Penang has a bustling cooked food market with many food stalls with a common seating area, even a band and dancing. It really comes to life at night, it's good cheap food and a good atmosphere.

After Penang, we moved on to Kuala Besut, a small no-horse town on the East coast. This a stopping off point for getting the boat to the Perhantian Islands tomorrow.

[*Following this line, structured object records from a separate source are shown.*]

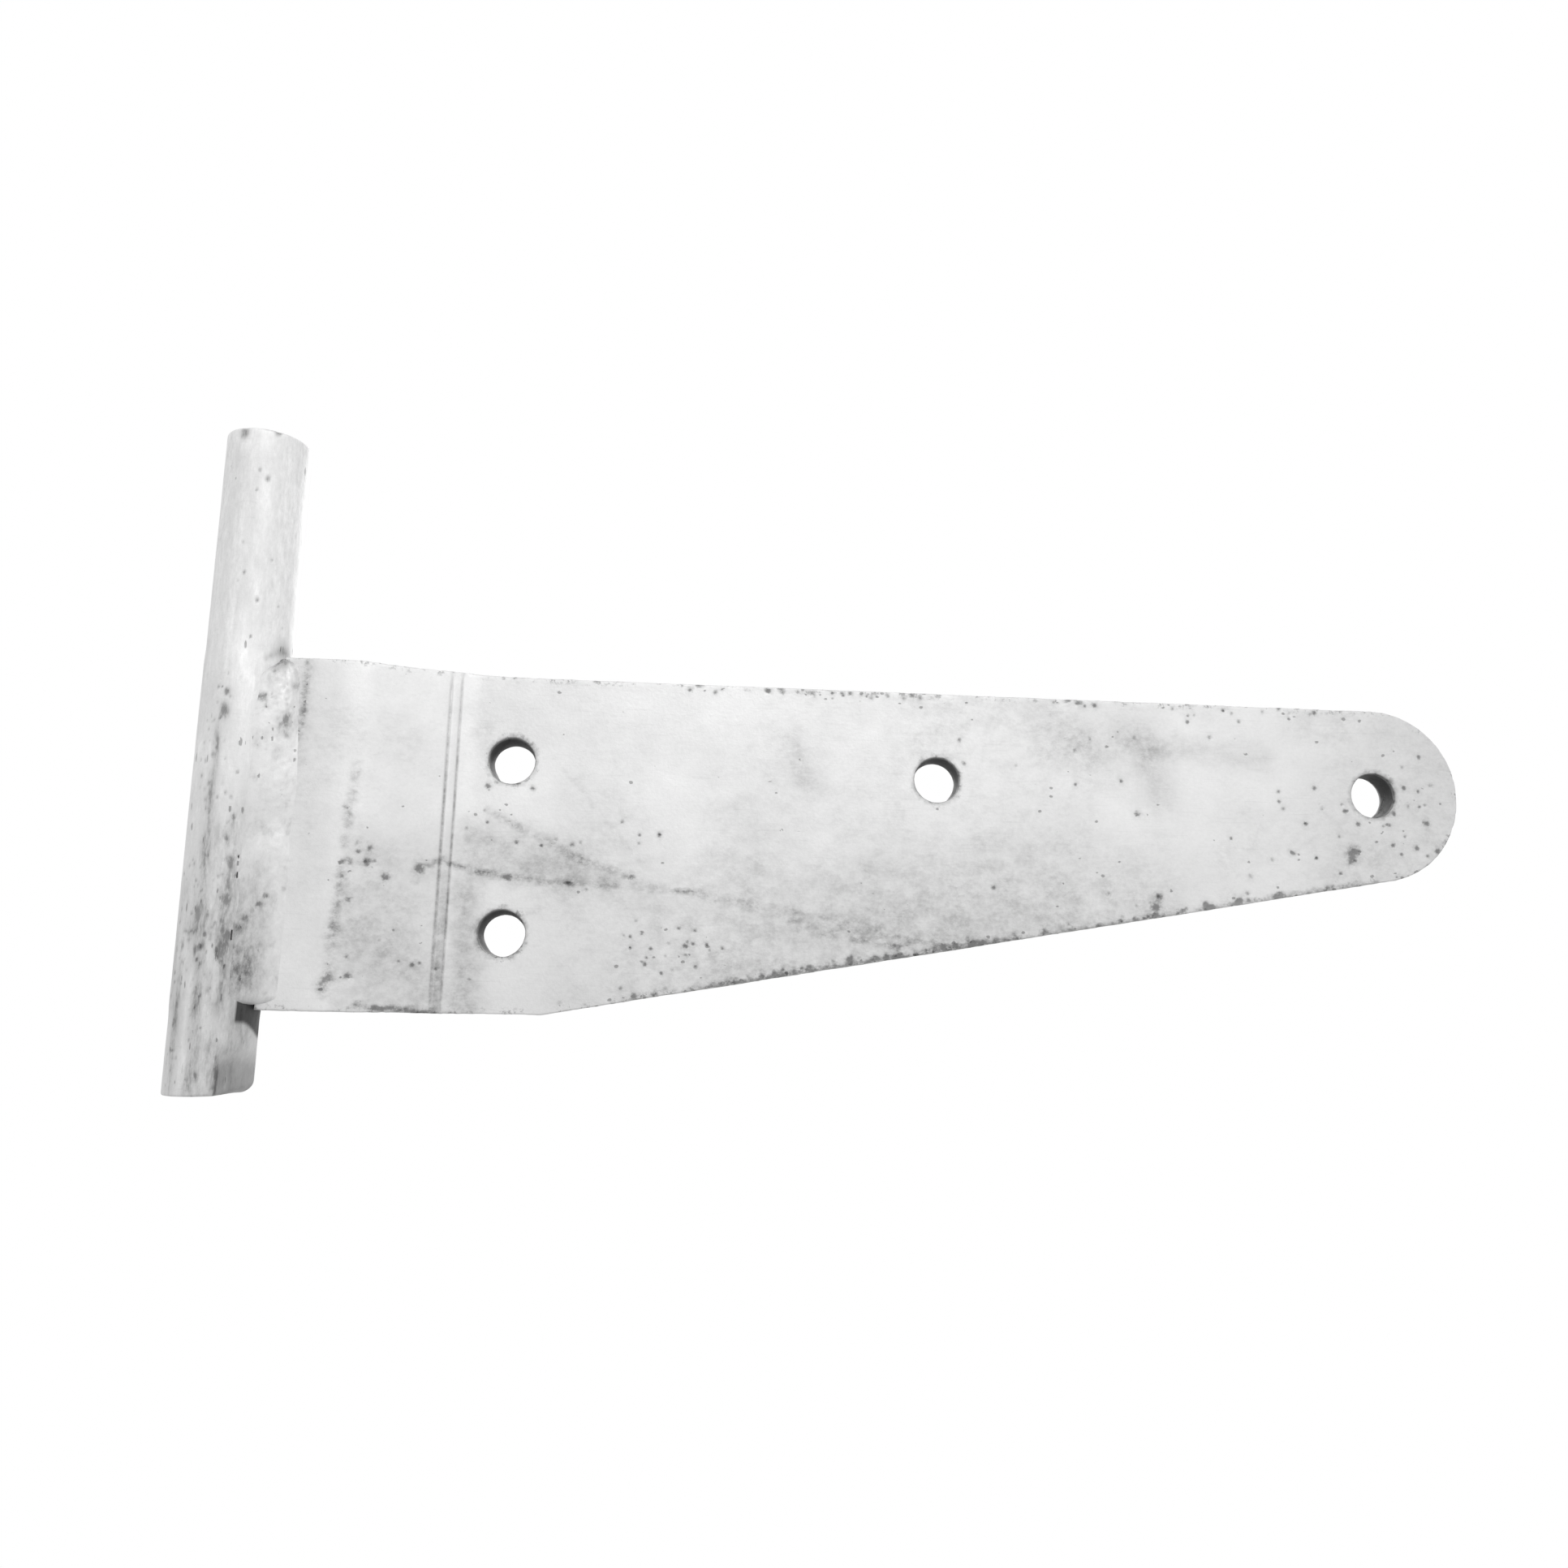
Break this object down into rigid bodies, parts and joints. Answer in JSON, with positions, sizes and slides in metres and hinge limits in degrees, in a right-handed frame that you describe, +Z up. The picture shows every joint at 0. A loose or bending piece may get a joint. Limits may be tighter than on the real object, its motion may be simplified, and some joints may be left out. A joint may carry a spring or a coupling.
{
  "type": "t hinge strap with welded pin",
  "caption": "Heavy galvanised T hinge leaf: a cranked, tapering steel strap with bolt holes and a rounded tip, welded to a round hinge pin with a long and a short journal.",
  "frame": {"origin": "on the hinge pin's axis, level with the strap's top edge, where the long upper journal begins", "axes": "+Z up along the pin towards the end of the long journal, +X along the strap from the pin to the rounded tip, +Y out of the strap's bolted face"},
  "size_m": [0.3252, 0.0262, 0.163],
  "materials": {
    "strap_zinc": "hot-dip galvanised steel, pale matt grey, clouded, with fine dark specks and scratches",
    "pin_zinc": "hot-dip galvanised round bar, with vertical runs in the zinc and dark pits",
    "weld_zinc": "galvanised weld bead, lumpy and spattered"
  },
  "bodies": {
    "root": {"strap_plate": "strap_zinc", "hinge_pin": "pin_zinc", "front_weld": "weld_zinc", "rear_weld": "weld_zinc"}
  },
  "joints": []
}
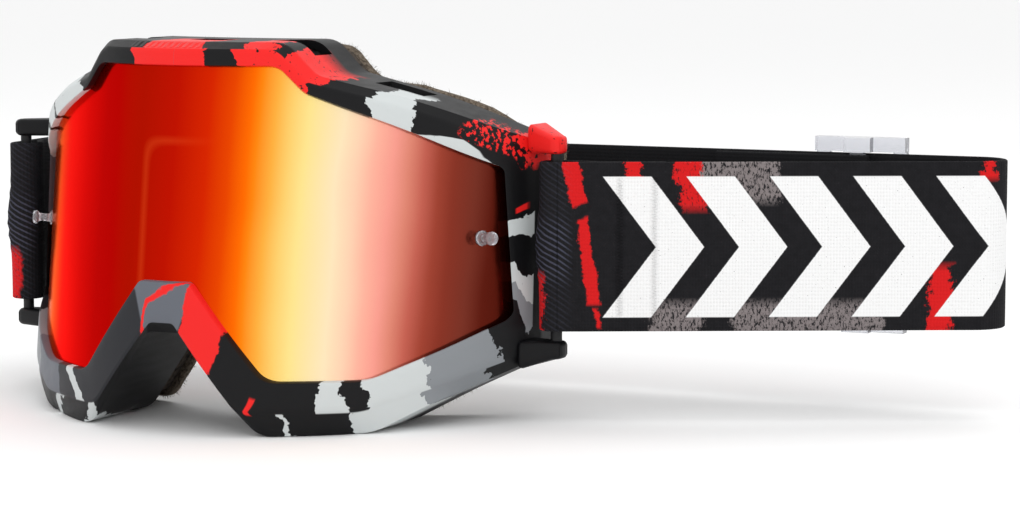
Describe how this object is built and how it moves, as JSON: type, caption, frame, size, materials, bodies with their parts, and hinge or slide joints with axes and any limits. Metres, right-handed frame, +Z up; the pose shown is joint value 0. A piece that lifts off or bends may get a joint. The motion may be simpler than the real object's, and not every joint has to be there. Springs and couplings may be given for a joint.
{
  "type": "motorcycle goggles",
  "caption": "Wrap-round goggles with a mirrored lens in a printed flexible frame, layered face foam, and a wide elastic strap folded to one side.",
  "frame": {"origin": "on the surface the goggles stand on, under the middle of the whole object's box, strap included", "axes": "+X to the wearer's left, -Y the way the lens faces, +Z up; the nose's middle plane is at x = -0.0502 m"},
  "size_m": [0.2962, 0.136, 0.1058],
  "materials": {
    "frame_tpu": "printed torn-brush camouflage in black, greys and red, satin",
    "lens_mirror": "mirrored red to gold coating on bent polycarbonate",
    "clear_plastic": "clear moulded",
    "clip_plastic": "plain",
    "foam_dark": "open-cell foam",
    "fleece": "short brushed fleece",
    "filter_foam": "coarse open-cell filter foam",
    "webbing": "elastic webbing with printed pattern",
    "thread": "bonded thread",
    "slide_plastic": "moulded acetal, satin",
    "silicone": "soft silicone"
  },
  "bodies": {
    "frame": {"frame_moulding": "frame_tpu", "lens": "lens_mirror", "tear_off_post_left": "clear_plastic", "tear_off_post_right": "clear_plastic", "post_clip_left": "clip_plastic", "post_clip_right": "clip_plastic", "face_foam_base": "foam_dark", "face_foam_middle": "foam_dark", "face_fleece": "fleece", "vent_filter_brow": "filter_foam", "vent_filter_cheek_left": "filter_foam", "vent_filter_cheek_right": "filter_foam"},
    "strap_left": {"strap_web_left": "webbing", "bar_tack_left": "thread", "grip_beads": "silicone"},
    "strap_rear": {"strap_web_rear": "webbing"},
    "strap_right": {"strap_web_right": "webbing", "bar_tack_right": "thread"},
    "slide_left": {"strap_slide_left": "slide_plastic", "strap_tail_left": "webbing"},
    "slide_right": {"strap_slide_right": "slide_plastic", "strap_tail_right": "webbing"}
  },
  "joints": [
    {"name": "strap_swing", "type": "hinge", "parent": "frame", "child": "strap_left", "pos_m": [0.0376, -0.00202, 0.049], "axis": [0, 0, 1], "range_deg": [-10, 12]},
    {"name": "strap_fold", "type": "hinge", "parent": "strap_left", "child": "strap_rear", "pos_m": [0.1382, 0.05598, 0.049], "axis": [0, 0, 1], "range_deg": [-8.39, 7.02]},
    {"name": "strap_bend", "type": "hinge", "parent": "strap_rear", "child": "strap_right", "pos_m": [-0.1252, 0.03798, 0.049], "axis": [0, 0, 1], "range_deg": [-10.35, 12.38]},
    {"name": "slide_left_travel", "type": "slide", "parent": "strap_rear", "child": "slide_left", "axis": [-0.9998, -0.019, 0], "range_m": [-0.014, 0.012]},
    {"name": "slide_right_travel", "type": "slide", "parent": "strap_rear", "child": "slide_right", "axis": [-0.9998, -0.019, 0], "range_m": [-0.012, 0.02]}
  ],
  "couplings": [
    {"joint": "strap_fold", "follows": "strap_swing", "ratio": -0.6823},
    {"joint": "strap_bend", "follows": "strap_swing", "ratio": 1.0154}
  ]
}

October 3rd-6th, days 170-173, Pulau Perhentian Besut, Malaysia

Three nights on the Perhantian Islands - a tropical island paradise with clear water, sandy beaches, jungles, sun, and a smattering of resorts, some look quite luxurious, others look more modest. The intrepid travellers we are, we have the more modest. Most of the time here is spent on the beach on in the sea, exploring the reef while snorkelling. Snorkelling is quite fun, I have to admit, although not a patch on diving it is more relaxing. I saw much sea-life including a stingray and many other species I can't name. I never was and never will be any sort of naturalist, and have the ability to miss some large and obvious things, such as sharks and barracudas.